El seudónimo creativo de Henri-Marie Beyle, el gran novelista del realismo francés del siglo XIX, era Stendhal. Cuando escribió su libro Roma, Nápoles y Florencia padecía una superación en el límite visual de observación de la belleza, por describirlo de alguna manera. Este autor versátil, que también cumplió funciones como cónsul de su país, era experto en escribir novelas de tramas con énfasis en las emociones y la psicología de los personajes. Una de las más relevantes, Rojo y negro, fue publicada en 1830; después llegaría La cartuja de Parma, en 1839, y muchas otras más.

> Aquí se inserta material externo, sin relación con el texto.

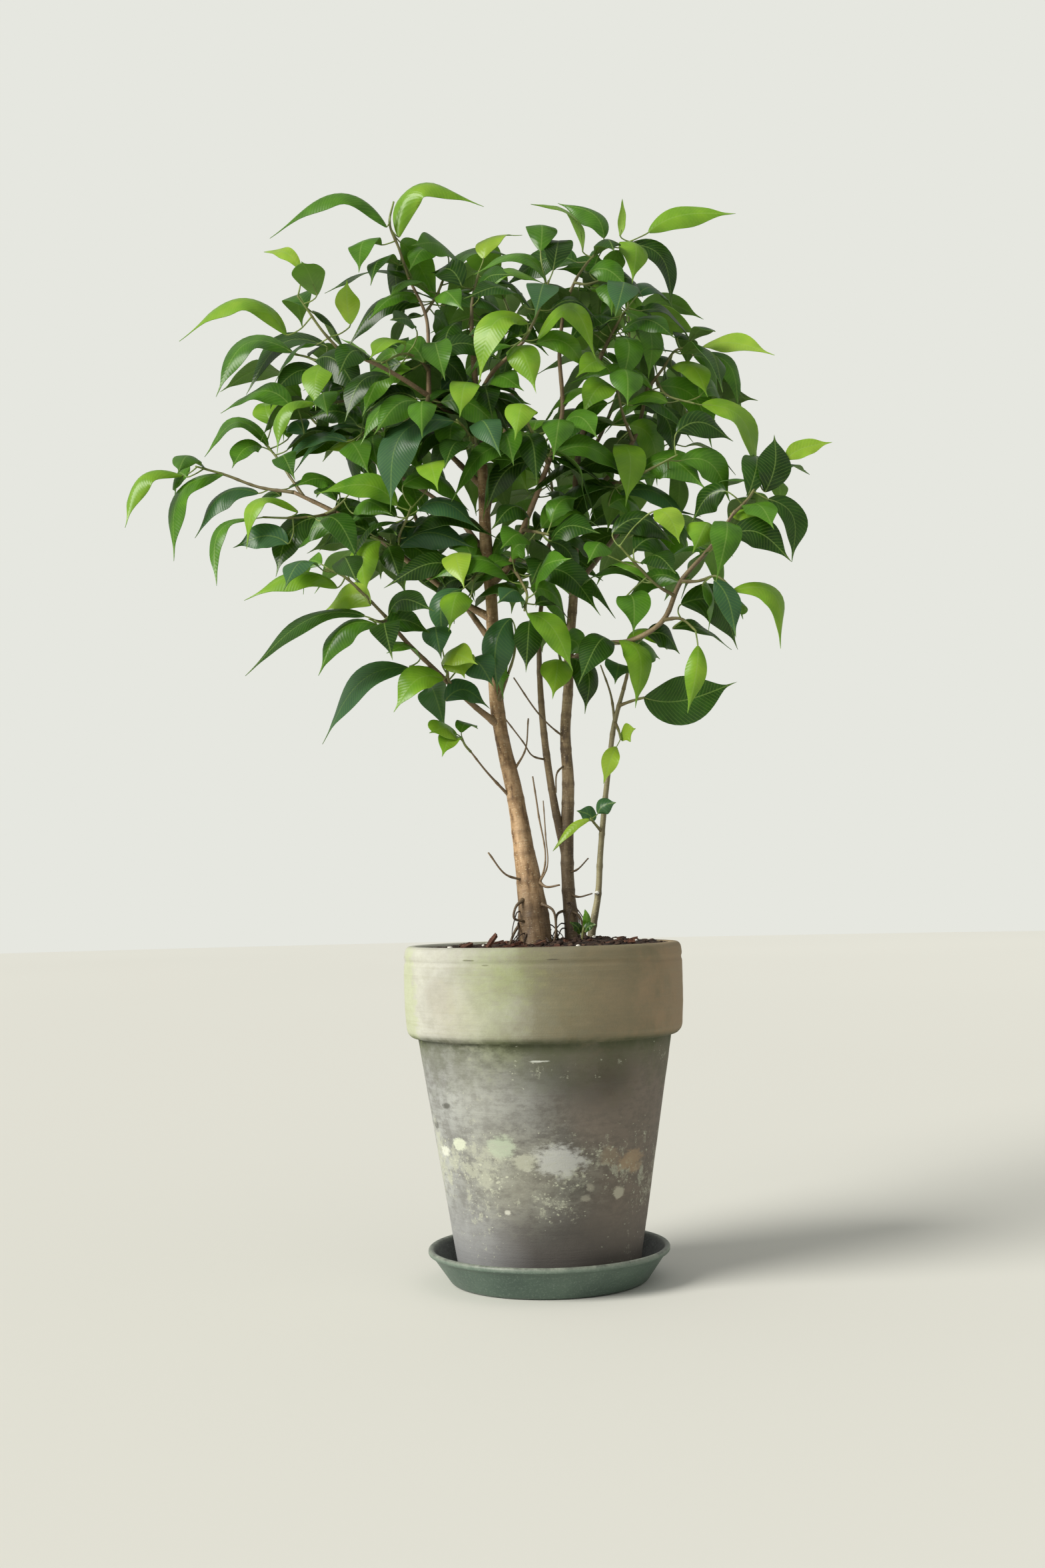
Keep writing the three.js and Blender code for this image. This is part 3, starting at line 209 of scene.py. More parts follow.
def make_piece(name, shape, material, node, sharp=None):
    """A mesh object in place of a solid. shape is points, faces and perhaps named vectors for each point."""
    points, faces, *marks = shape
    mesh = bpy.data.meshes.new(name)
    mesh.from_pydata((np.asarray(points) * MM).tolist(), [], faces)
    for mark, rows in marks[0].items() if marks else ():
        attribute = mesh.attributes.new(mark, "FLOAT_VECTOR", "POINT")
        attribute.data.foreach_set("vector", np.asarray(rows, dtype=np.float32).ravel())
    mesh.shade_smooth()
    if sharp:
        mesh.set_sharp_from_angle(angle=math.radians(sharp))
    mesh.materials.append(material)
    piece = show(name, mesh)
    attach(piece, "root")
    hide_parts(node)
    made[name] = len(faces)


# %% Fixed draws, and the faces that every round shape needs
SCATTER = (12.9898, 78.233, 43758.5453)


def chance(seed, draw):
    """A fixed number from 0 to 1 for each seed and draw: the far digits of a sine look random."""
    wave = math.sin(seed * SCATTER[0] + draw * SCATTER[1]) * SCATTER[2]
    return wave - math.floor(wave)


def between(ring, other, sides):
    """Four-cornered faces from the points that start at ring to those that start at other."""
    return [(ring + side, ring + (side + 1) % sides, other + (side + 1) % sides, other + side)
            for side in range(sides)]


def fan(centre, ring):
    """Three-cornered faces from one point to each side of a closed ring of points."""
    return [(centre, corner, after) for corner, after in zip(ring, ring[1:] + ring[:1])]


def gather(whole, part):
    """Puts each list of a part behind the same list of the whole."""
    for rows, more in zip(whole, part):
        rows += more


print("five draws:", [round(chance(1, draw), 2) for draw in range(5)])

# %% [markdown]
# ## Turned shapes
# A clay pot is thrown or pressed on a wheel and a saucer is moulded round, so both are a profile spun
# about an axis. The profile gives each corner its own rounding, because a real edge is never sharp
# and its thin highlight is what makes it look real. Ripples of a few tenths of a millimetre keep the
# wall from looking machined.

# %% A profile with rounded corners, spun round
CORNER_STEPS = 4
# A rounding takes at most this share of a side, and a band of faces is at most so many mm wide.
CORNER_SHARE = 0.45
LONGEST_BAND = 5.0


def rounded(corners):
    """The closed profile of (radius, height, rounding) corners, with its corners rounded off."""
    line = []
    for number, (radius, height, rounding) in enumerate(corners):
        here = np.array([radius, height])
        ends = []
        for other in (corners[number - 1], corners[(number + 1) % len(corners)]):
            leg = np.array(other[:2]) - here
            ends.append(here + leg * min(rounding / np.linalg.norm(leg), CORNER_SHARE))
        for part in np.linspace(0, 1, CORNER_STEPS + 1):
            line.append((1 - part) ** 2 * ends[0] + 2 * part * (1 - part) * here + part**2 * ends[1])
    filled = []
    for here, after in zip(line, line[1:] + line[:1]):
        bands = max(1, math.ceil(np.linalg.norm(after - here) / LONGEST_BAND))
        filled += [here + (after - here) * k / bands for k in range(bands)]
    return filled


def spin(profile, sides, ripple):
    """Points and faces of the profile spun about the upright axis. ripple(angle, height) is in mm."""
    points, faces = [], []
    for ring, (radius, height) in enumerate(profile):
        reaches = [(angle, radius + ripple(angle, height)) for angle in around(sides)]
        points += [(reach * math.cos(angle), reach * math.sin(angle), height) for angle, reach in reaches]
        faces += between(ring * sides, (ring + 1) % len(profile) * sides, sides)
    return points, faces


def hand_turned(angle, height):
    """A slow wobble of 0.2 mm and level finger ripples of 0.14 mm, as a turned wall has."""
    wobble = noise.noise(Vector((math.cos(angle) * 1.2, math.sin(angle) * 1.2, height * 0.03)))
    rings = noise.noise(Vector((math.cos(angle) * 0.3, math.sin(angle) * 0.3, height * 0.33)))
    return 0.2 * wobble + 0.14 * rings


print("points on a rounded corner:", CORNER_STEPS + 1)

# %% [markdown]
# ## Plastic saucer
# The saucer is polypropylene, injection moulded in dark green, with a rolled lip. Moulded plastic has
# a soft even sheen, a faint grain from the mould and pale dust or lime where water dried on the lip.
# Its colour is nearly even, so the noise only moves it by a few parts in a hundred.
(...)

Si bien sabemos que la expresión visual de todas las emociones y vicios humanos está representada por la pintura, este creador de la novela moderna francesa llegó a su éxtasis contemplando las obras de arte que conforman la ciudad de Florencia. Fue tal su ensoñación que casi perdió el sentido, llegando a sentir vértigos, mareos, una sensación de pérdida del control de su propio cuerpo, así como taquicardias. Años más tarde, por la intensidad de estos síntomas, se denominó “el Síndrome de Stendhal”.

No quiero ser aguafiestas, pero tal vez todo lo que él describió fue motivo de un tiempo prolongado sin ingerir alimentos, agua o azúcar, y una postura de hiperextensión del cuello. Estar tanto tiempo absorto mirando lo bello puede transportar a otro mundo, puede también que lo bello te sublime y te haga olvidar que eres mortal. Que vives en un mundo inmensamente injusto y que la mayoría de las veces convives con la injusticia y que, aunque quieras cambiarla, no puedes…

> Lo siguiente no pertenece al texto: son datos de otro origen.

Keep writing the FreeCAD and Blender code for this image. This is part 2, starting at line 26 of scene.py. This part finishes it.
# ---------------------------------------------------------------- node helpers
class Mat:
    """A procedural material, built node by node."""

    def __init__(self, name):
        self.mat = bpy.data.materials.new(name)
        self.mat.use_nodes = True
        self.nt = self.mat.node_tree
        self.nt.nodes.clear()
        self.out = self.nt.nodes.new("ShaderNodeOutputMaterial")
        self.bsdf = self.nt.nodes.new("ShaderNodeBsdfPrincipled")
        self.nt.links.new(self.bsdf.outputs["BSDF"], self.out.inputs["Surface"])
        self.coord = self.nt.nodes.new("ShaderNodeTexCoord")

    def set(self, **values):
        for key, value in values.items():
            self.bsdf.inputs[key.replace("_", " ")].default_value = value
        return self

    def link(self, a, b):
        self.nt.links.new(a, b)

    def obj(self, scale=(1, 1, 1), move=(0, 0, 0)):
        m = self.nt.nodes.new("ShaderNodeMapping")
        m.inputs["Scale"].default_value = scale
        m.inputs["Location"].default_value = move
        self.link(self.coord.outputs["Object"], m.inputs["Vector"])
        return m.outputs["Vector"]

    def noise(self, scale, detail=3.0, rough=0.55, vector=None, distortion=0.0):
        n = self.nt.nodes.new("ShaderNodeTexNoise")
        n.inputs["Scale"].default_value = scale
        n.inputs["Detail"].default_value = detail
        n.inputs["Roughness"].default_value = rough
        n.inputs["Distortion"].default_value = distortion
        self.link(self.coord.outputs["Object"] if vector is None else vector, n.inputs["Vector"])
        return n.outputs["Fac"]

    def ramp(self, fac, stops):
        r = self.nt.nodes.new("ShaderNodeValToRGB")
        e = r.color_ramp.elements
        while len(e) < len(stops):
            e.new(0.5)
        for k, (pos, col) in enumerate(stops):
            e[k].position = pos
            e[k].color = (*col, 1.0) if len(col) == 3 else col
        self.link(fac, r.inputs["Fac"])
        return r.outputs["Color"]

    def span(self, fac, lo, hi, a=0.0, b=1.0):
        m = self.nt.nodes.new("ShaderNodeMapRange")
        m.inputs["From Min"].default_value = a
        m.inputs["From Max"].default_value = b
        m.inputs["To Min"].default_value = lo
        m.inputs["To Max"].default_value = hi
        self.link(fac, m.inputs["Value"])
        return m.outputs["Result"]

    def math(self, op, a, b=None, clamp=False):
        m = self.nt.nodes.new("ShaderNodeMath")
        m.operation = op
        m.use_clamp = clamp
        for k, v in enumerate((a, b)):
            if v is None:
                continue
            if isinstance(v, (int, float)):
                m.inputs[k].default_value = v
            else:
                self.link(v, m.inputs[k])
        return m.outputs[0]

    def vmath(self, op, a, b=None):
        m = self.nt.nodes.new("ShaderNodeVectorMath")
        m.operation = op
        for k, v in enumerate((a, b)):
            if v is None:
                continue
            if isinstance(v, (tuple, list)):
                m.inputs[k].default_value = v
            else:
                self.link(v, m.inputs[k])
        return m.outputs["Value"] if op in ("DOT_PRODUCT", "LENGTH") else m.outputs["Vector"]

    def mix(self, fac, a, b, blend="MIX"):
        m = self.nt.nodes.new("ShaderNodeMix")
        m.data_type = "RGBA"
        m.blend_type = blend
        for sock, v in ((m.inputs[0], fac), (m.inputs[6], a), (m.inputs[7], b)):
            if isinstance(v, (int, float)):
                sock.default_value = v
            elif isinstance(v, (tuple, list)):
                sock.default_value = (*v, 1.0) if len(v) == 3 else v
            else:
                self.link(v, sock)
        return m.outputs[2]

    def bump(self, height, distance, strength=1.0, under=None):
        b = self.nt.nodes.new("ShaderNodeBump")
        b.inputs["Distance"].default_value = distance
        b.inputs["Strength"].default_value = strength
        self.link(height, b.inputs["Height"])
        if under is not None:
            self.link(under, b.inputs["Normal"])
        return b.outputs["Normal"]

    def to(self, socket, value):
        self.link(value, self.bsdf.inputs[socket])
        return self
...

Y que cada vez la lucha por tus ideales se va debilitando, así como tu cuerpo, y que cada vez que miras la realidad quisieras convertirte en una obra de arte para mantenerte imperturbable, a pesar de las circunstancias; estar protegida por un marco y mantenerte dentro de ese instante que imaginó el artista, aunque sea como personaje secundario o terciario en un rincón rodeado de belleza por toda la eternidad, ya sea bailando o mirando en paz, protegido por lo bello, por lo eterno, por la magia del arte y todo lo que rodea la creación…

Florencia, la cuna del Renacimiento, la ciudad más bella del mundo o la que tiene más obras de arte, es en sí misma una obra de arte. Tanta creación, tanta belleza, hizo sentir a Henri-Marie Beyle el éxtasis en su propio cuerpo y experimentar “el Síndrome de Stendhal”.